Ce qui ressemble à une tragédie antique, un amour impossible, prend l'eau comme un navire mal calfeutré. On ne croit à aucun moment à la force des sentiments qui se perdent dans l'infinie étoile. Ils devraient nous saisir au plus profond. Nous emporter dans l'âme de cet amour perdu. Le réalisateur se concentre sur la lutte entre deux Neandertal avec des idées bien arrêtées sur les femmes. Il oublie de donner à son héroïne le premier rôle et de la prendre pour pivot de l’histoire. Il revient à la lutte primaire pour la femelle quand le singe descendait tout juste de son arbre. Tout le monde éructe, hurle son mal-être, les sentiers de la perdition balisent le terrain où l’amour devrait triompher. C’est bien dommage, l’élément principal de cette histoire est légèrement absent.

On la retrouve en écho avec Romain et Pascaline, elle finit par se retrouver sous l’effet de l’alcool et de pilules euphorisantes entre deux corps d’homme.
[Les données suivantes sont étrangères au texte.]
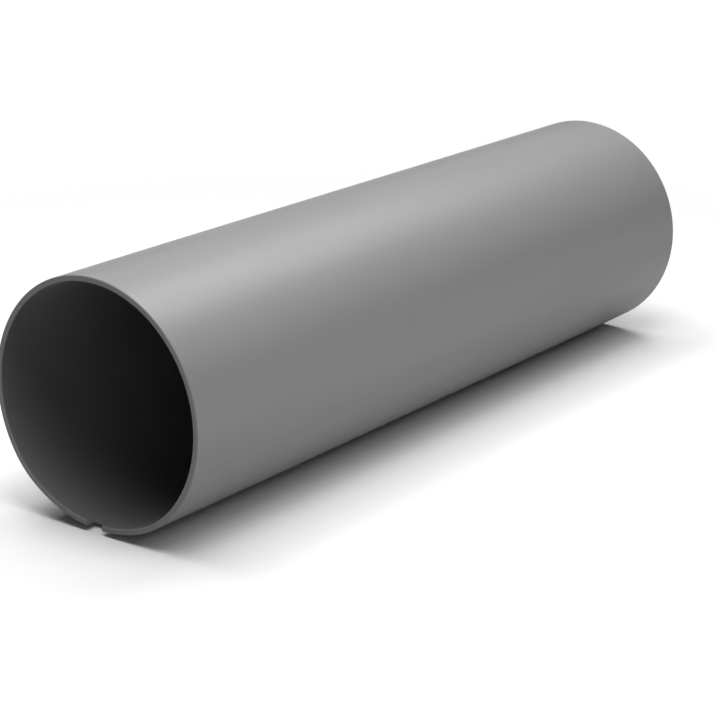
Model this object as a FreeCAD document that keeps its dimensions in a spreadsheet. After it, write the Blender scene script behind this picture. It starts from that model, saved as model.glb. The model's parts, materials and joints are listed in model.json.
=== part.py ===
"""Ventilation duct pipe: one plain length of grey plastic pipe with a keying notch in one rim.

The pipe lies on the floor along Y. Its notched end faces -Y, with the notch at the bottom of the rim,
and the wall is drawn in a little around the notch. The origin is on the floor, under the middle of
the pipe. Sizes are in millimetres and degrees.
"""

import FreeCAD
import Part
import Sketcher

import math
import os

DRIVING_SIZES = {
    "outer_diameter": 160.0,
    "wall": 3.6,
    "pipe_length": 560.0,
    "rim_chamfer": 0.4,
    "notch_width": 12.4,
    "notch_depth": 7.6,
    "notch_offset": 3.5,
    "toe_in": 0.2,
    "draw_in": 2.7,
    "draw_in_length": 100.0,
    "draw_in_half_angle": 50.0,
    "draw_in_turn": 8.0,
    "bend_share": 0.8,
}


def make_sheet(doc):
    """Puts each driving size in a cell of its own, with its name as the cell's alias."""
    sheet = doc.addObject("Spreadsheet::Sheet", "sizes")
    for row, (name, value) in enumerate(DRIVING_SIZES.items(), start=1):
        sheet.set(f"A{row}", name)
        sheet.set(f"B{row}", str(value))
        sheet.setAlias(f"B{row}", name)
    doc.recompute()
    return sheet


def point_on_arc(centre, radius, angle):
    """A point of an arc in the section's plane, at this angle from straight down."""
    return FreeCAD.Vector(
        centre.x + radius * math.sin(angle),
        0,
        centre.z - radius * math.cos(angle),
    )


def drawn_in_points(sizes, inset):
    """The ends and middles of the four tangent arcs of the drawn-in rim, from its lowest point on.

    A flat arc runs across the bottom, a tighter bend follows on each side, and a round arc, toed
    in a little as a cut pipe end is, closes the ring over the top. The inset gives the inner face,
    which has the same centres.
    """
    radius = sizes.outer_diameter / 2 - sizes.toe_in
    half_angle = math.radians(sizes.draw_in_half_angle)
    bend_radius = sizes.bend_share * radius
    bend_shift = radius - bend_radius
    bend_centre = point_on_arc(FreeCAD.Vector(), bend_shift, half_angle)
    lowered = bend_shift - sizes.draw_in
    rise = (bend_shift**2 - lowered**2) / (2 * (lowered - bend_shift * math.cos(half_angle)))
    flat_centre = FreeCAD.Vector(0, 0, rise)
    flat_radius = radius - sizes.draw_in + rise
    flat_end = math.atan2(bend_centre.x, rise - bend_centre.z)
    bend_middle = (flat_end + half_angle) / 2
    right_half = [
        point_on_arc(flat_centre, flat_radius - inset, flat_end),
        point_on_arc(bend_centre, bend_radius - inset, bend_middle),
        point_on_arc(FreeCAD.Vector(), radius - inset, half_angle),
    ]
    left_half = [FreeCAD.Vector(-p.x, 0, p.z) for p in reversed(right_half)]
    bottom = point_on_arc(flat_centre, flat_radius - inset, 0)
    top = point_on_arc(FreeCAD.Vector(), radius - inset, math.pi)
    return [bottom] + right_half + [top] + left_half


def ring_wire(points, y, sizes):
    """Joins the eight points of an outline into four arcs, turned to the notch, at this y."""
    turn = FreeCAD.Rotation(FreeCAD.Vector(0, 1, 0), sizes.draw_in_turn)
    axis_height = FreeCAD.Vector(0, 0, sizes.outer_diameter / 2)
    placed = [turn.multVec(FreeCAD.Vector(p.x, y, p.z)) + axis_height for p in points]
    bottom, flat_right, bend_right, side_right, top, side_left, bend_left, flat_left = placed
    arcs = [
        Part.Arc(flat_left, bottom, flat_right),
        Part.Arc(flat_right, bend_right, side_right),
        Part.Arc(side_right, top, side_left),
        Part.Arc(side_left, bend_left, flat_left),
    ]
    return Part.Wire([arc.toShape() for arc in arcs])


def tapered_plug(sizes, inset):
    """A solid that runs from the drawn-in outline at the rim to the full round one further in."""
    rim_points = drawn_in_points(sizes, inset)
    round_radius = sizes.outer_diameter / 2 - inset
    round_points = [FreeCAD.Vector(p).normalize() * round_radius for p in rim_points]
    rim_y = -sizes.pipe_length / 2
    rim_wire = ring_wire(rim_points, rim_y, sizes)
    round_wire = ring_wire(round_points, rim_y + sizes.draw_in_length, sizes)
    return Part.makeLoft([rim_wire, round_wire], True, True)


def edges_at(shape, y):
    """The numbers and shapes of the edges that lie flat in the section at this y."""
    return [
        (number, edge)
        for number, edge in enumerate(shape.Edges, start=1)
        if abs(edge.BoundBox.YMin - y) < 0.01 and abs(edge.BoundBox.YMax - y) < 0.01
    ]


def make_drawn_in_end(doc, sizes):
    """The end length whose wall is drawn in around the notch, with its rim chamfered."""
    wall = tapered_plug(sizes, 0).cut(tapered_plug(sizes, sizes.wall))
    rim = [edge for number, edge in edges_at(wall, -sizes.pipe_length / 2)]
    end = doc.addObject("Part::Feature", "drawn_in_end")
    end.Shape = wall.makeChamfer(sizes.rim_chamfer, rim)
    end.Placement = FreeCAD.Placement()
    return end


def new_sketch(body, name, role):
    """An empty sketch of the body, flat on the origin plane with this role."""
    plane = next(f for f in body.Origin.OriginFeatures if f.Role == role)
    sketch = body.newObject("Sketcher::SketchObject", name)
    sketch.AttachmentSupport = (plane, "")
    sketch.MapMode = "FlatFace"
    return sketch


def constrain(sketch, formula, *definition):
    """Adds one dimension to the sketch and ties its value to the size sheet."""
    index = sketch.addConstraint(Sketcher.Constraint(*definition))
    sketch.setExpression(f"Constraints[{index}]", formula)


def draw_notch(outline, sizes):
    """Draws the notch from below as a rectangle that runs out past the end of the pipe."""
    left = -sizes.notch_offset - sizes.notch_width / 2
    right = left + sizes.notch_width
    back = -sizes.pipe_length / 2 + sizes.notch_depth
    front = -sizes.pipe_length / 2 - sizes.notch_depth
    corners = [
        FreeCAD.Vector(left, front, 0),
        FreeCAD.Vector(right, front, 0),
        FreeCAD.Vector(right, back, 0),
        FreeCAD.Vector(left, back, 0),
    ]
    sides = [
        outline.addGeometry(Part.LineSegment(start, end))
        for start, end in zip(corners, corners[1:] + corners[:1])
    ]
    for side, following in zip(sides, sides[1:] + sides[:1]):
        outline.addConstraint(Sketcher.Constraint("Coincident", side, 2, following, 1))
    bottom, right_side, top, left_side = sides
    outline.addConstraint(Sketcher.Constraint("Horizontal", bottom))
    outline.addConstraint(Sketcher.Constraint("Horizontal", top))
    outline.addConstraint(Sketcher.Constraint("Vertical", right_side))
    outline.addConstraint(Sketcher.Constraint("Vertical", left_side))
    constrain(outline, "sizes.notch_width", "DistanceX", top, 2, top, 1, sizes.notch_width)
    constrain(outline, "-sizes.notch_offset - sizes.notch_width / 2", "DistanceX", bottom, 1, left)
    constrain(outline, "sizes.notch_depth - sizes.pipe_length / 2", "DistanceY", top, 1, back)
    constrain(outline, "-sizes.notch_depth - sizes.pipe_length / 2", "DistanceY", bottom, 1, front)


def ring_face_name(shape, sizes):
    """The name of the flat ring where the drawn-in end meets the round tube."""
    ring_y = sizes.draw_in_length - sizes.pipe_length / 2
    return next(
        f"Face{number}"
        for number, face in enumerate(shape.Faces, start=1)
        if abs(face.BoundBox.YMin - ring_y) < 0.01 and abs(face.BoundBox.YMax - ring_y) < 0.01
    )


def make_pipe(doc, sizes, end):
    """Builds the whole pipe: the drawn-in end, the round tube behind it, and the notch."""
    body = doc.addObject("PartDesign::Body", "duct_pipe")
    body.Label = "duct_pipe"
    body.Placement = FreeCAD.Placement()
    body.BaseFeature = end
    doc.recompute()

    base = body.Group[0]
    tube = body.newObject("PartDesign::Pad", "round_tube")
    tube.Profile = (base, [ring_face_name(base.Shape, sizes)])
    tube.Refine = False
    tube.setExpression("Length", "sizes.pipe_length - sizes.draw_in_length")
    doc.recompute()

    rim = [f"Edge{number}" for number, edge in edges_at(tube.Shape, sizes.pipe_length / 2)]
    plain_rim = body.newObject("PartDesign::Chamfer", "plain_rim_chamfer")
    plain_rim.Base = (tube, rim)
    plain_rim.Refine = False
    plain_rim.setExpression("Size", "sizes.rim_chamfer")
    doc.recompute()

    outline = new_sketch(body, "notch_outline", "XY_Plane")
    draw_notch(outline, sizes)
    doc.recompute()
    notch = body.newObject("PartDesign::Pocket", "rim_notch")
    notch.Profile = outline
    notch.Reversed = True
    notch.Refine = False
    notch.setExpression("Length", "sizes.draw_in + sizes.wall * 2")
    doc.recompute()
    return body


def check(doc, body):
    """Stops the build if any feature failed or the solid isn't one clean piece."""
    failed = [o.Name for o in doc.Objects if "Invalid" in o.State or "Error" in o.State]
    if failed:
        raise RuntimeError(f"features failed: {failed}")
    if not body.Shape.isValid() or len(body.Shape.Solids) != 1:
        raise RuntimeError("the pipe isn't one valid solid")


def main():
    doc = FreeCAD.newDocument("ventilation_duct_pipe")
    sizes = make_sheet(doc)
    end = make_drawn_in_end(doc, sizes)
    body = make_pipe(doc, sizes, end)
    doc.recompute()
    check(doc, body)
    os.makedirs("parts", exist_ok=True)
    body.Shape.exportStep("parts/duct_pipe.step")
    print("duct_pipe", body.Shape.BoundBox, "volume", round(body.Shape.Volume))


main()
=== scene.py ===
"""Ventilation duct pipe: the finished wall of one length of grey plastic pipe, and its studio."""

import json
import math

import bmesh
import bpy
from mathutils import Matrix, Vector


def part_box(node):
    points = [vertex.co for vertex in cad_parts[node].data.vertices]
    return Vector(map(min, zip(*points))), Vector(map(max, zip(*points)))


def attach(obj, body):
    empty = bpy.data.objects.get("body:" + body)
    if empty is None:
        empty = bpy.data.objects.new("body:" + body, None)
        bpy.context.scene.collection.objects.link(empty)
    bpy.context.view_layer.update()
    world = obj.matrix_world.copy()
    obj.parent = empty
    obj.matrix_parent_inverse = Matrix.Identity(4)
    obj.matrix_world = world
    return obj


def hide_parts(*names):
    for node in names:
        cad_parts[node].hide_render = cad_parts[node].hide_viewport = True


bl_info = {
    "name": "Ventilation duct pipe",
    "version": (1, 0, 0),
    "blender": (4, 5, 0),
    "location": "View3D > Sidebar > Duct pipe",
    "description": "Builds a plain grey plastic duct pipe with a keying notch, and a white studio round it",
    "category": "Add Mesh",
}

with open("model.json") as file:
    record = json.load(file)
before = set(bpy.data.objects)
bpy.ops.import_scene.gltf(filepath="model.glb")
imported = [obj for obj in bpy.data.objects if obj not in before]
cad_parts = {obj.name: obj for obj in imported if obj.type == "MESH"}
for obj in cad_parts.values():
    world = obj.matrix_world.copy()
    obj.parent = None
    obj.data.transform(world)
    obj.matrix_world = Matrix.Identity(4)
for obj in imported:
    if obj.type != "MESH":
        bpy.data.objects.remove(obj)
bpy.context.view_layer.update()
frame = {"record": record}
PIPE_LOW, PIPE_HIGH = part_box("duct_pipe")
MOUNTS = {mount["name"]: mount for mount in frame["record"]["mounts"]}
OUTER_RADIUS = MOUNTS["spigot"]["dims"]["r_mm"] / 1000
BORE_RADIUS = MOUNTS["duct_bore"]["dims"]["r_mm"] / 1000
MM = 0.001


class PipeSizes(bpy.types.PropertyGroup):
    """The sizes of the pipe's wall and of the notch in its rim."""

    outer_radius: bpy.props.FloatProperty(
        name="Outer radius",
        description="Radius of the outside of the round pipe",
        default=OUTER_RADIUS,
        unit="LENGTH",
    )
    bore_radius: bpy.props.FloatProperty(
        name="Bore radius",
        description="Radius of the inside of the round pipe",
        default=BORE_RADIUS,
        unit="LENGTH",
    )
    near_end: bpy.props.FloatProperty(
        name="Notched end",
        description="Place along the pipe of the end that has the notch",
        default=PIPE_LOW[1],
        unit="LENGTH",
    )
    far_end: bpy.props.FloatProperty(
        name="Plain end",
        description="Place along the pipe of the end without a notch",
        default=PIPE_HIGH[1],
        unit="LENGTH",
    )
    rim_chamfer: bpy.props.FloatProperty(
        name="Rim chamfer",
        description="Width of the small chamfer on the edges of both rims",
        default=0.4 * MM,
        unit="LENGTH",
    )
    notch_width: bpy.props.FloatProperty(
        name="Notch width",
        description="Width of the notch across the pipe",
        default=12.4 * MM,
        unit="LENGTH",
    )
    notch_depth: bpy.props.FloatProperty(
        name="Notch depth",
        description="How far the notch runs in from the rim",
        default=7.6 * MM,
        unit="LENGTH",
    )
    notch_offset: bpy.props.FloatProperty(
        name="Notch offset",
        description="Distance of the notch's middle from the lowest line of the pipe",
        default=3.5 * MM,
        unit="LENGTH",
    )
    toe_in: bpy.props.FloatProperty(
        name="Toe-in",
        description="How much smaller the radius is at the notched rim, all round",
        default=0.2 * MM,
        unit="LENGTH",
    )
    draw_in: bpy.props.FloatProperty(
        name="Draw-in",
        description="How far the wall is drawn in at the rim, around the notch",
        default=2.7 * MM,
        unit="LENGTH",
    )
    draw_in_length: bpy.props.FloatProperty(
        name="Draw-in length",
        description="Length over which the drawn-in wall runs back out to the round pipe",
        default=100 * MM,
        unit="LENGTH",
    )
    draw_in_half_angle: bpy.props.FloatProperty(
        name="Draw-in half angle",
        description="Half of the angle round the pipe that the drawn-in wall takes",
        default=math.radians(50),
        subtype="ANGLE",
    )
    draw_in_turn: bpy.props.FloatProperty(
        name="Draw-in turn",
        description="Angle from the lowest line of the pipe to the middle of the drawn-in wall",
        default=math.radians(8),
        subtype="ANGLE",
    )
    bend_share: bpy.props.FloatProperty(
        name="Bend share",
        description="Radius of the two bends beside the drawn-in wall, as a share of the outer radius",
        default=0.8,
        subtype="FACTOR",
    )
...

Nous comprenons bien la métaphore. Le même enjeu se joue pour les jeunes adultes. Le même traitement condamne toute illusion que le film prenne des airs d’opéra tragique ou de tragédie grecque. C’est du monolithe qui trempe ses mots dans la pierre de la Gascogne, brut sans fioriture. Il manque du sentiment, de l’embrasement des sens, des mots doux que la violence des hommes défoncerait comme deux cerfs luttant pour la biche. Les femmes s’empareraient de ces forces vives, reprendraient les paroles pour les enrober de lys et de désir des corps. C’est l’histoire du monde, quand la force du chasseur laisse la place au feu du soir, et que les corps se cherchent et inventent, le temps des caresses, havre de paix pour le guerrier. C’est une corrida où le taureau finit mort dans l’arène, où les banderilles meurtrissent son dos et la dernière épée achève de mettre à terre la montagne de nuit.
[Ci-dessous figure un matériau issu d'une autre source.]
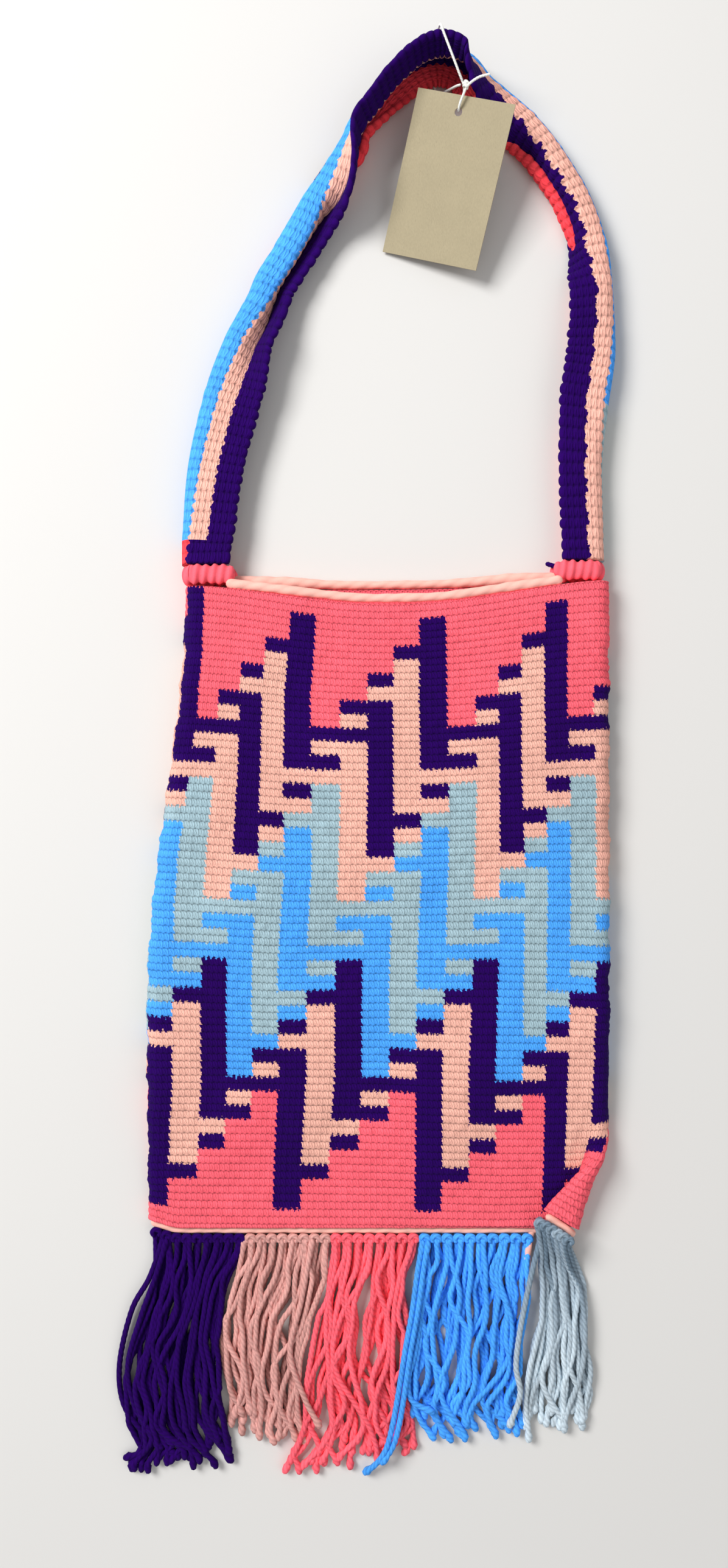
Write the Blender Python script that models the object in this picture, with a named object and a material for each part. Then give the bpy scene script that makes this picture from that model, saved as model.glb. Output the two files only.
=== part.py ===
"""A bilum: a looped-yarn shoulder bag, lying flat on its back.

Units are metres. +X runs across the bag to its right edge, +Y from the fringe to the strap, and
+Z up from the floor. The origin is the middle of the body's flat underside. The body is a loft of
flattened tube sections, open at the mouth, with one ridge for each looped row, and its lower right
corner is folded forward over the front. The strap is a band carried along its route while its
section changes from a folded C on both legs to an upright wall at the crest.
"""

import math

import bmesh
import bpy
import numpy as np
from mathutils import Matrix, Vector

# Gap between pieces that touch
SEAT_GAP = 0.0003

# Body: a flattened tube of looped yarn
BODY_LENGTH = 0.354
BASE_WIDTH = 0.2535
MOUTH_WIDTH = 0.232
BASE_CENTRE_X = -0.0035
MOUTH_CENTRE_X = 0.0070
TAPER_START = 0.35
WALL = 0.0038
BASE_THICKNESS = 0.0078
BODY_THICKNESS = 0.0163
THICKENING_END = 0.30
ROWS = 86
RIDGE = 0.0008
CAVITY_START = 0.05
CAVITY_STEPS = (1.0, 0.85, 0.65, 0.45, 0.30, 0.20, 0.12, CAVITY_START)
CAVITY_FOLD = 0.25
MOUTH_SAG = 0.0118
MOUTH_TILT = 0.0015
MOUTH_RISE_LEFT = -0.0008
BASE_CORNER_RISE = 0.004
SIDE_STEPS = 3
FRONT_COLUMNS = (0.22, 0.41, 0.60, 0.79)

# Lower right corner, folded forward over the front
FOLD_COLUMNS = (0.0285, 0.0235, 0.0185, 0.0140, 0.0100)
FOLD_BASE_X = 0.0985
FOLD_LEAN = math.radians(13.0)
FOLD_GAP = 0.0016
FOLD_CLEARANCE = 0.0008
FOLD_FULL_Y = -0.150
FOLD_END_Y = -0.108

# Edging yarn along the mouth and the base
MOUTH_EDGING_RADIUS = 0.0023
BASE_EDGING_RADIUS = 0.0016
EDGING_TAIL_RADIUS = 0.0018
EDGING_TAIL_LENGTH = 0.020

# Strap: a band of five stripes
STRAP_WIDTH = 0.050
STRAP_THICKNESS = 0.0036
STRAP_RIDGE = 0.0004
STRAP_RIDGE_PITCH = 0.0185
STRAP_BEND_RADIUS = 0.0057
STRAP_ROLL_RADIUS = 0.0027
STRAP_CREST_LIFT = 0.0019
SECTION_STEP = 0.0016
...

Cantona campe un personnage de boucher, massif comme les carcasses qu’il accroche au crochet de métal. Peu loquace, Chantal est sa chose, son objet, elle lui appartient, l’amour là-dedans on verra plus tard. Jeannot est peut-être le seul que ce sentiment habite, mais trop de 51 trouble son esprit. Sergi Lopez, une fois de plus, montre l’étendue de sa panoplie d’acteur, inquiétant, trouble, entre deux vins ! Céline Sallette  tente de sauver son personnage, peine perdue. Elle nous surprend avec une séquence où elle mime deux personnages dans son cours de théâtre. C’est d’ailleurs les rares moments où le film nous accroche. Nous sentons bien que Laurent Laffargue connaît son sujet. Metteur en scène de théâtre, il adapte pour ce premier long métrage, sa propre pièce.

Il en parle bien et cite même Louis Jouvet avec une belle tirade sur les acteurs. Nous comprenons aussi que l’amour avec un grand A est entre les mains de l’avenir. Ce sont les deux jeunes adultes qui marquent la fin des derniers Cro-Magnon pour les nouveaux Roméo et Juliette. Il manquait juste un peu de douceur dans ce monde de brutes pour que le film prenne un autre sens, plus proche de la tragédie antique ou des grandes histoires d’amour.